Extract the listing below in full, unchanged.
* start *
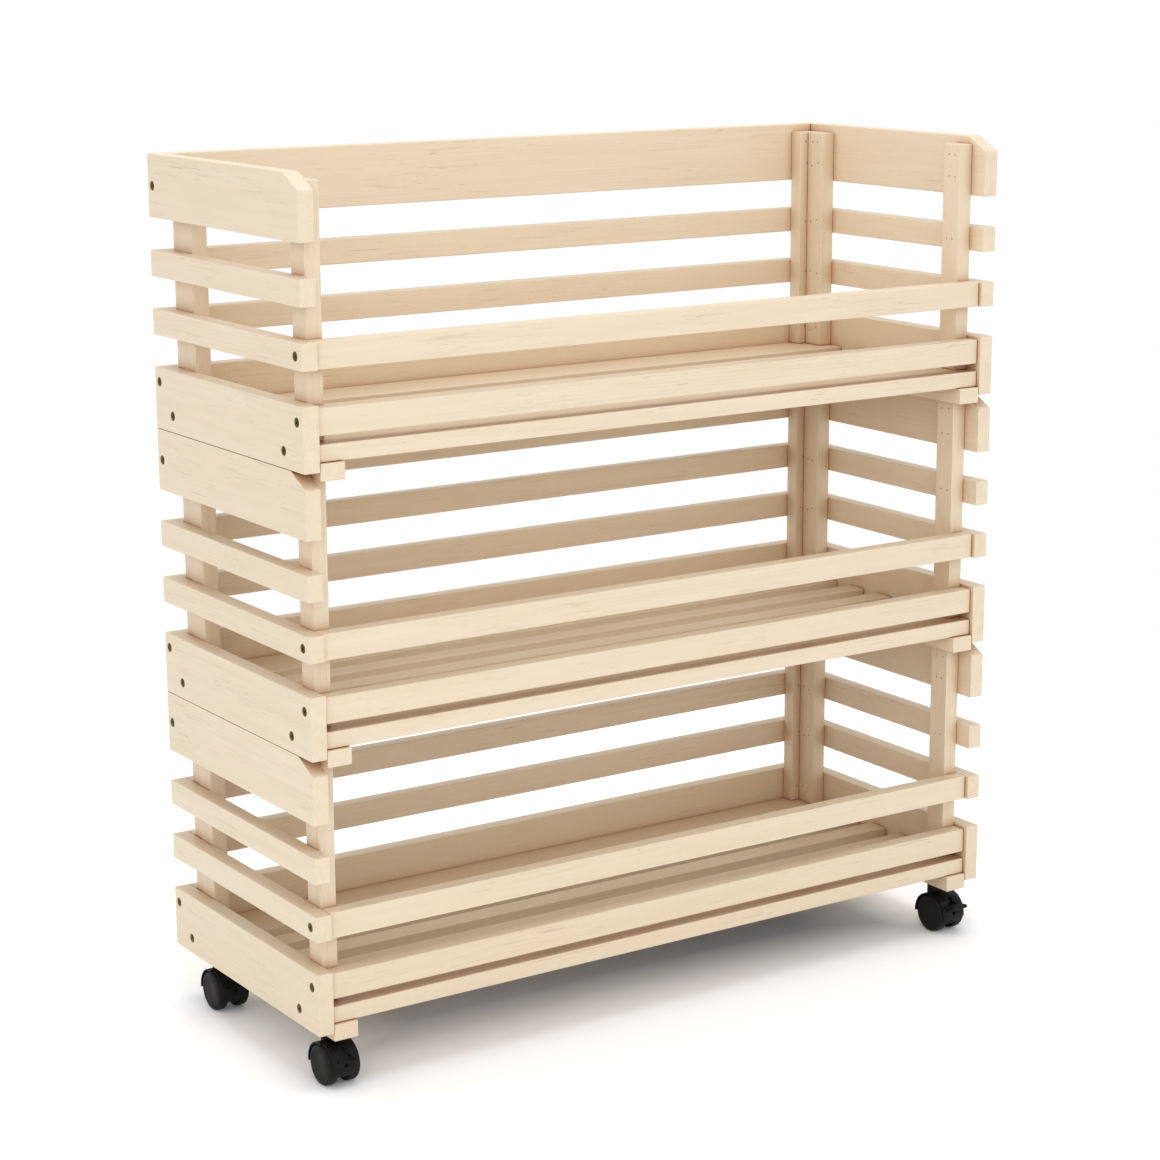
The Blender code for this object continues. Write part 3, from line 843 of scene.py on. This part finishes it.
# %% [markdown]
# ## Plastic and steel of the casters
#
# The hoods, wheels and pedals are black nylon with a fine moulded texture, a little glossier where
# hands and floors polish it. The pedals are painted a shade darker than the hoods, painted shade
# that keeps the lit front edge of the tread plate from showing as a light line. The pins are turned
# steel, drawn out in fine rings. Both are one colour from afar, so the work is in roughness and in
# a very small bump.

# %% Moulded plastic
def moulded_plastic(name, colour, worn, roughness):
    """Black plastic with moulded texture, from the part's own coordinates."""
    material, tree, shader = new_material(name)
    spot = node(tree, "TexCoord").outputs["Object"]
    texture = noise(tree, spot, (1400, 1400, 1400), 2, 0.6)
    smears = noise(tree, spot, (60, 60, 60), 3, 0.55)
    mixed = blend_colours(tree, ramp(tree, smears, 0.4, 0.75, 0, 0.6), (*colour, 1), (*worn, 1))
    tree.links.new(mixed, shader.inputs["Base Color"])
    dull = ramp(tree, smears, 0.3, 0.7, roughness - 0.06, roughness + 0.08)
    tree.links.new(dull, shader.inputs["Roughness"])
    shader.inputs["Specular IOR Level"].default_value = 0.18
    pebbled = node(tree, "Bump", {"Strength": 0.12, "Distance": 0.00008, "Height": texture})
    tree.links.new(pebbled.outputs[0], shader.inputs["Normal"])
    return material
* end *
- _Task output_
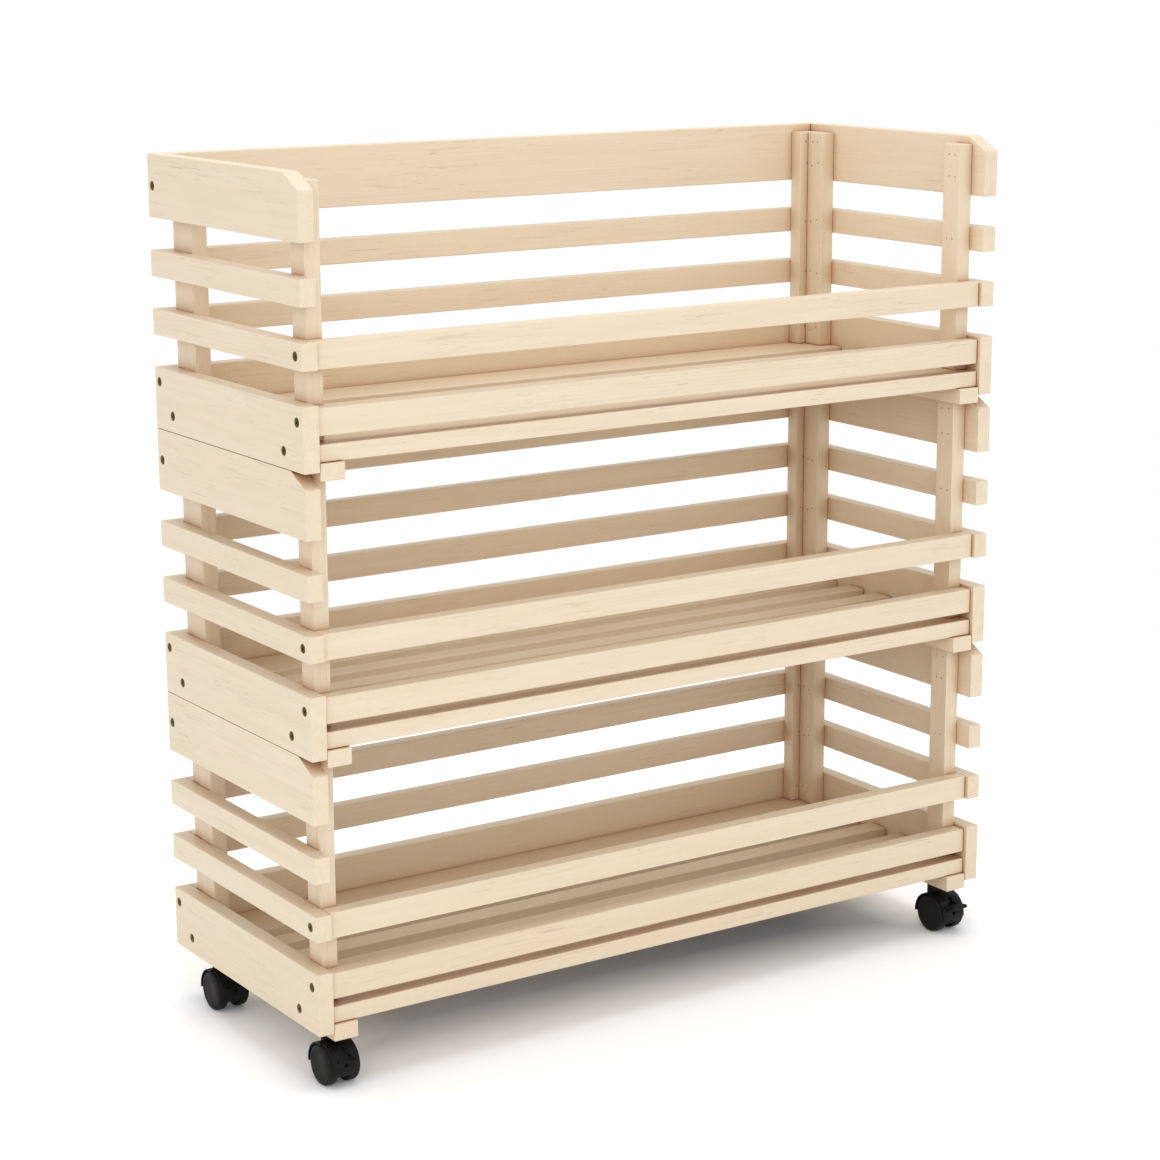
The Blender code for this object continues. Write part 3, from line 843 of scene.py on. This part finishes it.
# %% [markdown]
# ## Plastic and steel of the casters
#
# The hoods, wheels and pedals are black nylon with a fine moulded texture, a little glossier where
# hands and floors polish it. The pedals are painted a shade darker than the hoods, painted shade
# that keeps the lit front edge of the tread plate from showing as a light line. The pins are turned
# steel, drawn out in fine rings. Both are one colour from afar, so the work is in roughness and in
# a very small bump.

# %% Moulded plastic
def moulded_plastic(name, colour, worn, roughness):
    """Black plastic with moulded texture, from the part's own coordinates."""
    material, tree, shader = new_material(name)
    spot = node(tree, "TexCoord").outputs["Object"]
    texture = noise(tree, spot, (1400, 1400, 1400), 2, 0.6)
    smears = noise(tree, spot, (60, 60, 60), 3, 0.55)
    mixed = blend_colours(tree, ramp(tree, smears, 0.4, 0.75, 0, 0.6), (*colour, 1), (*worn, 1))
    tree.links.new(mixed, shader.inputs["Base Color"])
    dull = ramp(tree, smears, 0.3, 0.7, roughness - 0.06, roughness + 0.08)
    tree.links.new(dull, shader.inputs["Roughness"])
    shader.inputs["Specular IOR Level"].default_value = 0.18
    pebbled = node(tree, "Bump", {"Strength": 0.12, "Distance": 0.00008, "Height": texture})
    tree.links.new(pebbled.outputs[0], shader.inputs["Normal"])
    return material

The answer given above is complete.